## What to work on
Please quote the material exactly, every line of it.

─── Source data

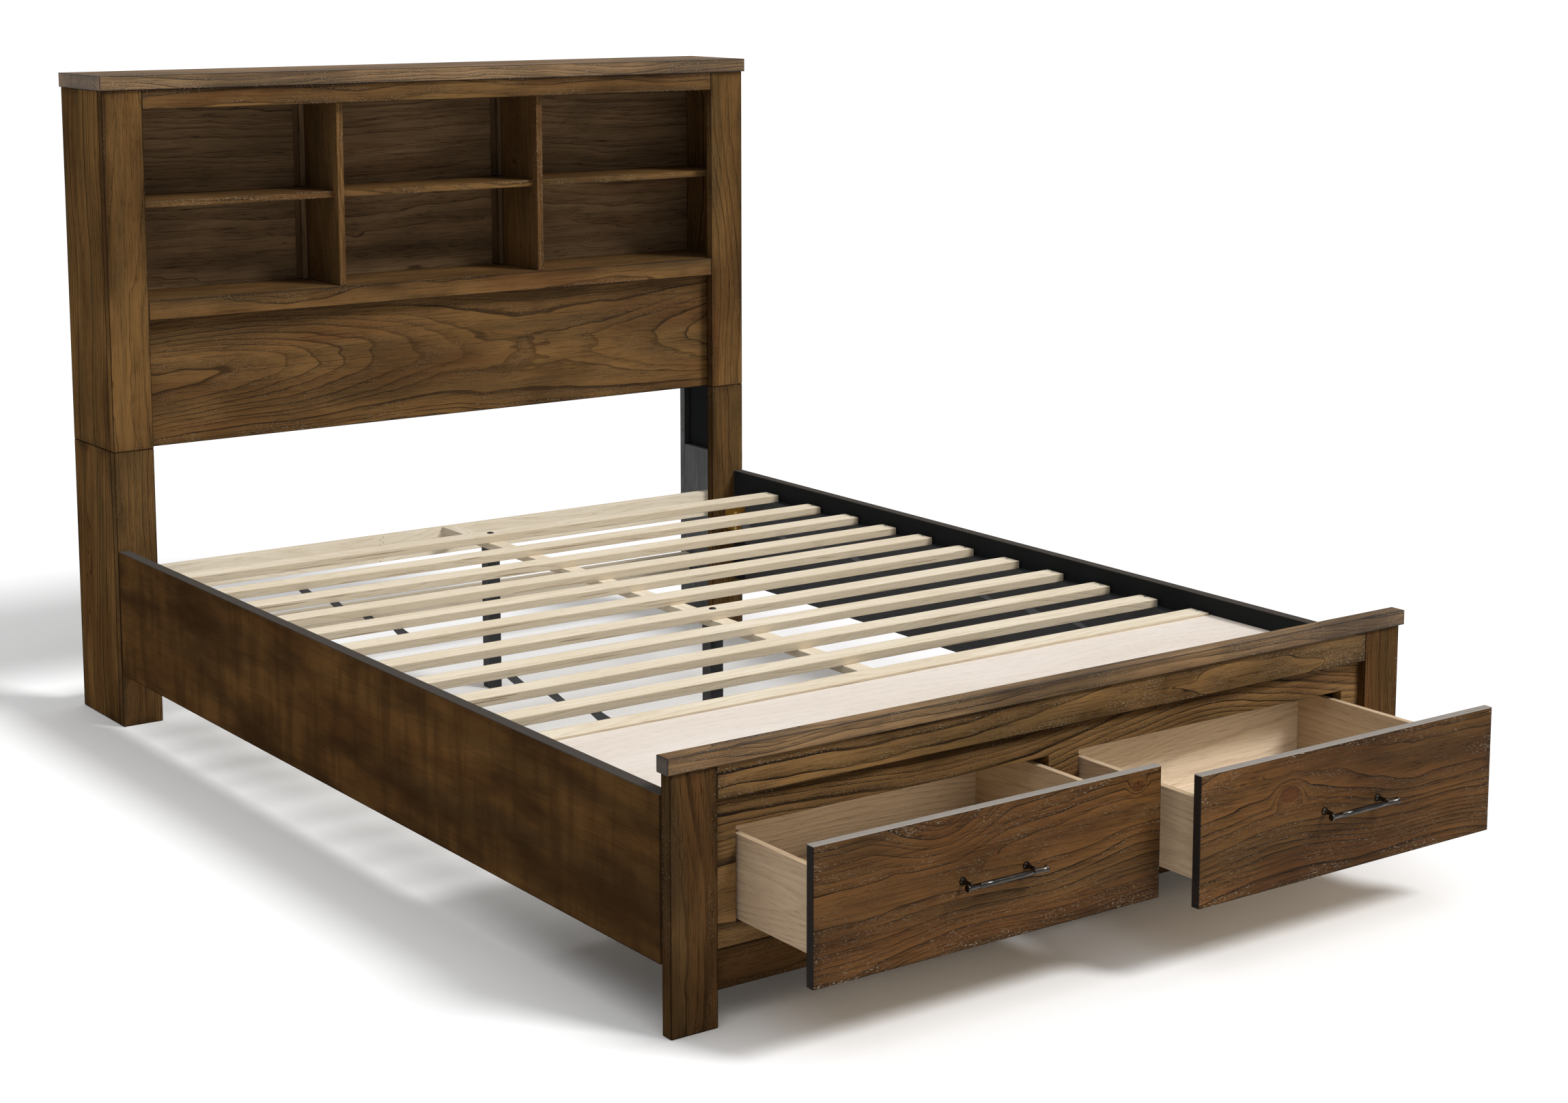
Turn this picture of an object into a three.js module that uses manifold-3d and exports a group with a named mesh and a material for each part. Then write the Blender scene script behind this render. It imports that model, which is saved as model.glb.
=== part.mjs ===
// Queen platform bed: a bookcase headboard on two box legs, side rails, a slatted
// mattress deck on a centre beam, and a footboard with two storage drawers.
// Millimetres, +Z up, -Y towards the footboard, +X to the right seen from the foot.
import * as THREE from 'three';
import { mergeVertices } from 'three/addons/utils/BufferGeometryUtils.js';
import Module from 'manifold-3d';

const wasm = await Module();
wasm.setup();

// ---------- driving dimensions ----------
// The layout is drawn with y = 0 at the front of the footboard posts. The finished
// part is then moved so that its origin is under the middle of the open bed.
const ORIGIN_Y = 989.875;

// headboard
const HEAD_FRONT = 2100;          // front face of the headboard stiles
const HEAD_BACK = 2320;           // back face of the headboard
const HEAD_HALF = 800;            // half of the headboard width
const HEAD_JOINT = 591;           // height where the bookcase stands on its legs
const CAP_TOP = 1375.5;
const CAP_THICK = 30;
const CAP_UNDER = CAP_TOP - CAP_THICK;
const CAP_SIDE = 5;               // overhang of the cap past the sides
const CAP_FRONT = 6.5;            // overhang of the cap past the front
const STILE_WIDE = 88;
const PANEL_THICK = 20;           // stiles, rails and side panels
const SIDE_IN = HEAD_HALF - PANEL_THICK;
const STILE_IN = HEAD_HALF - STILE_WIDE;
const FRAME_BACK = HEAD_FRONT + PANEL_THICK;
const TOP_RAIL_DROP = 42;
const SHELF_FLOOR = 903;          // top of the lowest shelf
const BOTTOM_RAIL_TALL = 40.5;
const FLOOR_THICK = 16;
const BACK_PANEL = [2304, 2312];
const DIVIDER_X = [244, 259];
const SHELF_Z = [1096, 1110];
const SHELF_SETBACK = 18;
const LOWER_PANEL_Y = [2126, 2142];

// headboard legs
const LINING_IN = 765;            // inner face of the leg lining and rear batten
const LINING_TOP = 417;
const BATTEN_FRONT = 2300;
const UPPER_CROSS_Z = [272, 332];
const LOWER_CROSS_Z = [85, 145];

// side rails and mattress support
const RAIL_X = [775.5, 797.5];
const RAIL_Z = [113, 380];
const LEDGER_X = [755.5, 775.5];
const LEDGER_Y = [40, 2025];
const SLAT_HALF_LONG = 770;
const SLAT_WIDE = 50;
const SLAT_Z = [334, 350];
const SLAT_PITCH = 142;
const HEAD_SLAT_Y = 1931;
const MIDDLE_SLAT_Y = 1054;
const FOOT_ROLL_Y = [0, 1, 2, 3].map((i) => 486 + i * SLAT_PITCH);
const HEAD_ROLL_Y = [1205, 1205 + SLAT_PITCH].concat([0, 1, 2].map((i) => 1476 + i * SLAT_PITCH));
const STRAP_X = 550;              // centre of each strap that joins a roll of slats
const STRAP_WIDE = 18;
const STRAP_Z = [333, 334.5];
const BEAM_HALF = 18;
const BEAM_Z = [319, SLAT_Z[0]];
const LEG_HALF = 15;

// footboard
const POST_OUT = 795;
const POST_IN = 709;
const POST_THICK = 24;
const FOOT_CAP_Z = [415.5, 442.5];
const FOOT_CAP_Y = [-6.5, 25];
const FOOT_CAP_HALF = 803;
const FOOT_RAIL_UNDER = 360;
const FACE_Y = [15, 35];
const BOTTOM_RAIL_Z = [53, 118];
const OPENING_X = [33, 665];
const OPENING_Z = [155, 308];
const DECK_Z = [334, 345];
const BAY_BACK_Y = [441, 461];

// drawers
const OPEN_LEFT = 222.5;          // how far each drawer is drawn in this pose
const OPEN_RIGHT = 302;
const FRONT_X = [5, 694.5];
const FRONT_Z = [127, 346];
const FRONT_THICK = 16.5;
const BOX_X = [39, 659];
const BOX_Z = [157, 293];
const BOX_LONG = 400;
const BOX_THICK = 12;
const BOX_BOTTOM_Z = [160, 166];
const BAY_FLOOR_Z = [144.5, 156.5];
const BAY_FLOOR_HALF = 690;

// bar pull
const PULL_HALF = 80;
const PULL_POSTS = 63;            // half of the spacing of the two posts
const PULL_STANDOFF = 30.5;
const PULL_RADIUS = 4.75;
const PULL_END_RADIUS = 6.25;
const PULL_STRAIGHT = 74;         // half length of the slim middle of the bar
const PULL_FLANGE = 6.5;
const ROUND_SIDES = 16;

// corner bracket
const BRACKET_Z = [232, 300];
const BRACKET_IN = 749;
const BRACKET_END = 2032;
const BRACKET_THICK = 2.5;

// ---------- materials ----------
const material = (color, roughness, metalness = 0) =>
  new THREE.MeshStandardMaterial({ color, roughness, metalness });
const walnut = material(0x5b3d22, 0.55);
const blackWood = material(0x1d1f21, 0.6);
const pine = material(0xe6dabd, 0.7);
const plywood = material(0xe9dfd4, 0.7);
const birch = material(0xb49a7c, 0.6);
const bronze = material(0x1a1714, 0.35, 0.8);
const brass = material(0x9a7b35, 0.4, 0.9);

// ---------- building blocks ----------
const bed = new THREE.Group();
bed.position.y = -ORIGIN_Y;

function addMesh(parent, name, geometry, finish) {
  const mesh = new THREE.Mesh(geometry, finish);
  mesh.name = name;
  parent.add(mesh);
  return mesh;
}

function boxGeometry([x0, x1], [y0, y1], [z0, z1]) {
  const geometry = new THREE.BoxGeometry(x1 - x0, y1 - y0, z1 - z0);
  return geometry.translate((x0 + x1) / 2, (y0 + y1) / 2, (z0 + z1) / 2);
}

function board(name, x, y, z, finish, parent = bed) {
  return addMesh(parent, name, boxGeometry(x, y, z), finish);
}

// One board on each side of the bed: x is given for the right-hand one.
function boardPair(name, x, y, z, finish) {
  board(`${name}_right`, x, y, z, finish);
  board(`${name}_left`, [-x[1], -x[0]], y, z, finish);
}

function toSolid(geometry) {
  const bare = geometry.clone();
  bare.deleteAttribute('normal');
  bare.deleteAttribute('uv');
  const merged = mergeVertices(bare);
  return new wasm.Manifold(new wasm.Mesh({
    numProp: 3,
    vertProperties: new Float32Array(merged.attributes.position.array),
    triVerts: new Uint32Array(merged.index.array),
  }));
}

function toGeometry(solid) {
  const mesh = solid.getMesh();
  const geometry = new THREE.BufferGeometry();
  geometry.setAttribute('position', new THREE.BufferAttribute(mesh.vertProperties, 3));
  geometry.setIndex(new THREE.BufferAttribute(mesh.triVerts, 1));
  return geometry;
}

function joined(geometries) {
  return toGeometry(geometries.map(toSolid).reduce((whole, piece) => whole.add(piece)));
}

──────

## Output for this task
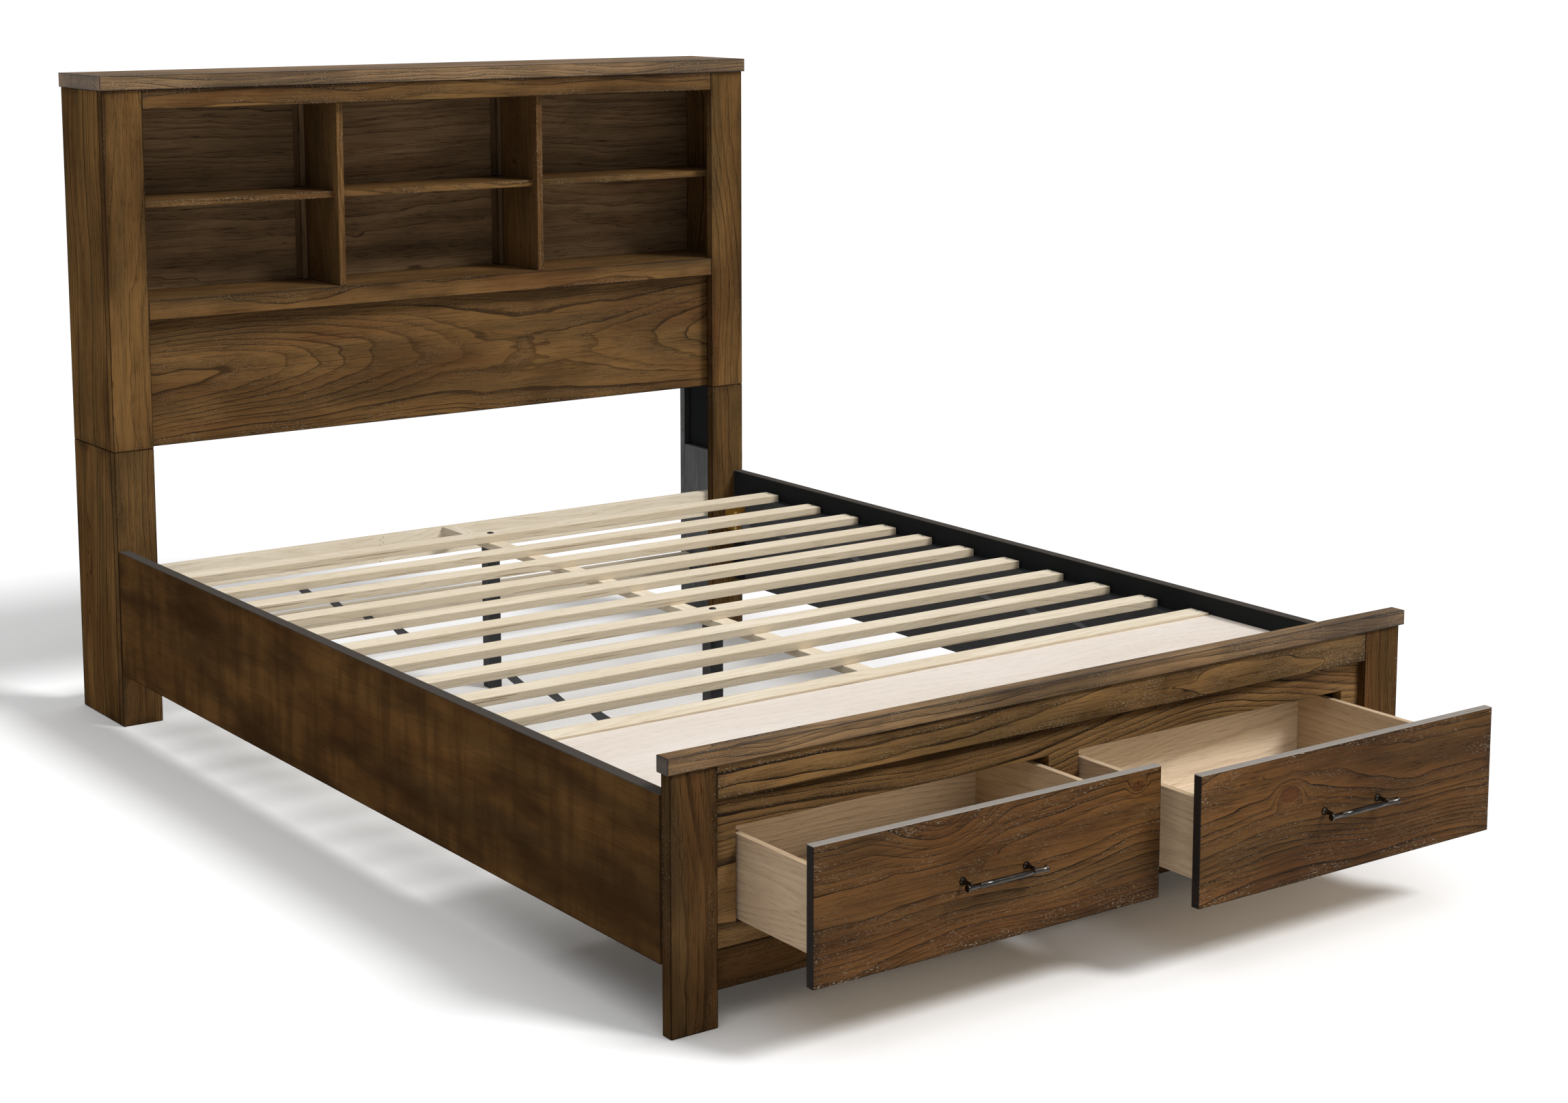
Turn this picture of an object into a three.js module that uses manifold-3d and exports a group with a named mesh and a material for each part. Then write the Blender scene script behind this render. It imports that model, which is saved as model.glb.
=== part.mjs ===
// Queen platform bed: a bookcase headboard on two box legs, side rails, a slatted
// mattress deck on a centre beam, and a footboard with two storage drawers.
// Millimetres, +Z up, -Y towards the footboard, +X to the right seen from the foot.
import * as THREE from 'three';
import { mergeVertices } from 'three/addons/utils/BufferGeometryUtils.js';
import Module from 'manifold-3d';

const wasm = await Module();
wasm.setup();

// ---------- driving dimensions ----------
// The layout is drawn with y = 0 at the front of the footboard posts. The finished
// part is then moved so that its origin is under the middle of the open bed.
const ORIGIN_Y = 989.875;

// headboard
const HEAD_FRONT = 2100;          // front face of the headboard stiles
const HEAD_BACK = 2320;           // back face of the headboard
const HEAD_HALF = 800;            // half of the headboard width
const HEAD_JOINT = 591;           // height where the bookcase stands on its legs
const CAP_TOP = 1375.5;
const CAP_THICK = 30;
const CAP_UNDER = CAP_TOP - CAP_THICK;
const CAP_SIDE = 5;               // overhang of the cap past the sides
const CAP_FRONT = 6.5;            // overhang of the cap past the front
const STILE_WIDE = 88;
const PANEL_THICK = 20;           // stiles, rails and side panels
const SIDE_IN = HEAD_HALF - PANEL_THICK;
const STILE_IN = HEAD_HALF - STILE_WIDE;
const FRAME_BACK = HEAD_FRONT + PANEL_THICK;
const TOP_RAIL_DROP = 42;
const SHELF_FLOOR = 903;          // top of the lowest shelf
const BOTTOM_RAIL_TALL = 40.5;
const FLOOR_THICK = 16;
const BACK_PANEL = [2304, 2312];
const DIVIDER_X = [244, 259];
const SHELF_Z = [1096, 1110];
const SHELF_SETBACK = 18;
const LOWER_PANEL_Y = [2126, 2142];

// headboard legs
const LINING_IN = 765;            // inner face of the leg lining and rear batten
const LINING_TOP = 417;
const BATTEN_FRONT = 2300;
const UPPER_CROSS_Z = [272, 332];
const LOWER_CROSS_Z = [85, 145];

// side rails and mattress support
const RAIL_X = [775.5, 797.5];
const RAIL_Z = [113, 380];
const LEDGER_X = [755.5, 775.5];
const LEDGER_Y = [40, 2025];
const SLAT_HALF_LONG = 770;
const SLAT_WIDE = 50;
const SLAT_Z = [334, 350];
const SLAT_PITCH = 142;
const HEAD_SLAT_Y = 1931;
const MIDDLE_SLAT_Y = 1054;
const FOOT_ROLL_Y = [0, 1, 2, 3].map((i) => 486 + i * SLAT_PITCH);
const HEAD_ROLL_Y = [1205, 1205 + SLAT_PITCH].concat([0, 1, 2].map((i) => 1476 + i * SLAT_PITCH));
const STRAP_X = 550;              // centre of each strap that joins a roll of slats
const STRAP_WIDE = 18;
const STRAP_Z = [333, 334.5];
const BEAM_HALF = 18;
const BEAM_Z = [319, SLAT_Z[0]];
const LEG_HALF = 15;

// footboard
const POST_OUT = 795;
const POST_IN = 709;
const POST_THICK = 24;
const FOOT_CAP_Z = [415.5, 442.5];
const FOOT_CAP_Y = [-6.5, 25];
const FOOT_CAP_HALF = 803;
const FOOT_RAIL_UNDER = 360;
const FACE_Y = [15, 35];
const BOTTOM_RAIL_Z = [53, 118];
const OPENING_X = [33, 665];
const OPENING_Z = [155, 308];
const DECK_Z = [334, 345];
const BAY_BACK_Y = [441, 461];

// drawers
const OPEN_LEFT = 222.5;          // how far each drawer is drawn in this pose
const OPEN_RIGHT = 302;
const FRONT_X = [5, 694.5];
const FRONT_Z = [127, 346];
const FRONT_THICK = 16.5;
const BOX_X = [39, 659];
const BOX_Z = [157, 293];
const BOX_LONG = 400;
const BOX_THICK = 12;
const BOX_BOTTOM_Z = [160, 166];
const BAY_FLOOR_Z = [144.5, 156.5];
const BAY_FLOOR_HALF = 690;

// bar pull
const PULL_HALF = 80;
const PULL_POSTS = 63;            // half of the spacing of the two posts
const PULL_STANDOFF = 30.5;
const PULL_RADIUS = 4.75;
const PULL_END_RADIUS = 6.25;
const PULL_STRAIGHT = 74;         // half length of the slim middle of the bar
const PULL_FLANGE = 6.5;
const ROUND_SIDES = 16;

// corner bracket
const BRACKET_Z = [232, 300];
const BRACKET_IN = 749;
const BRACKET_END = 2032;
const BRACKET_THICK = 2.5;

// ---------- materials ----------
const material = (color, roughness, metalness = 0) =>
  new THREE.MeshStandardMaterial({ color, roughness, metalness });
const walnut = material(0x5b3d22, 0.55);
const blackWood = material(0x1d1f21, 0.6);
const pine = material(0xe6dabd, 0.7);
const plywood = material(0xe9dfd4, 0.7);
const birch = material(0xb49a7c, 0.6);
const bronze = material(0x1a1714, 0.35, 0.8);
const brass = material(0x9a7b35, 0.4, 0.9);

// ---------- building blocks ----------
const bed = new THREE.Group();
bed.position.y = -ORIGIN_Y;

function addMesh(parent, name, geometry, finish) {
  const mesh = new THREE.Mesh(geometry, finish);
  mesh.name = name;
  parent.add(mesh);
  return mesh;
}

function boxGeometry([x0, x1], [y0, y1], [z0, z1]) {
  const geometry = new THREE.BoxGeometry(x1 - x0, y1 - y0, z1 - z0);
  return geometry.translate((x0 + x1) / 2, (y0 + y1) / 2, (z0 + z1) / 2);
}

function board(name, x, y, z, finish, parent = bed) {
  return addMesh(parent, name, boxGeometry(x, y, z), finish);
}

// One board on each side of the bed: x is given for the right-hand one.
function boardPair(name, x, y, z, finish) {
  board(`${name}_right`, x, y, z, finish);
  board(`${name}_left`, [-x[1], -x[0]], y, z, finish);
}

function toSolid(geometry) {
  const bare = geometry.clone();
  bare.deleteAttribute('normal');
  bare.deleteAttribute('uv');
  const merged = mergeVertices(bare);
  return new wasm.Manifold(new wasm.Mesh({
    numProp: 3,
    vertProperties: new Float32Array(merged.attributes.position.array),
    triVerts: new Uint32Array(merged.index.array),
  }));
}

function toGeometry(solid) {
  const mesh = solid.getMesh();
  const geometry = new THREE.BufferGeometry();
  geometry.setAttribute('position', new THREE.BufferAttribute(mesh.vertProperties, 3));
  geometry.setIndex(new THREE.BufferAttribute(mesh.triVerts, 1));
  return geometry;
}

function joined(geometries) {
  return toGeometry(geometries.map(toSolid).reduce((whole, piece) => whole.add(piece)));
}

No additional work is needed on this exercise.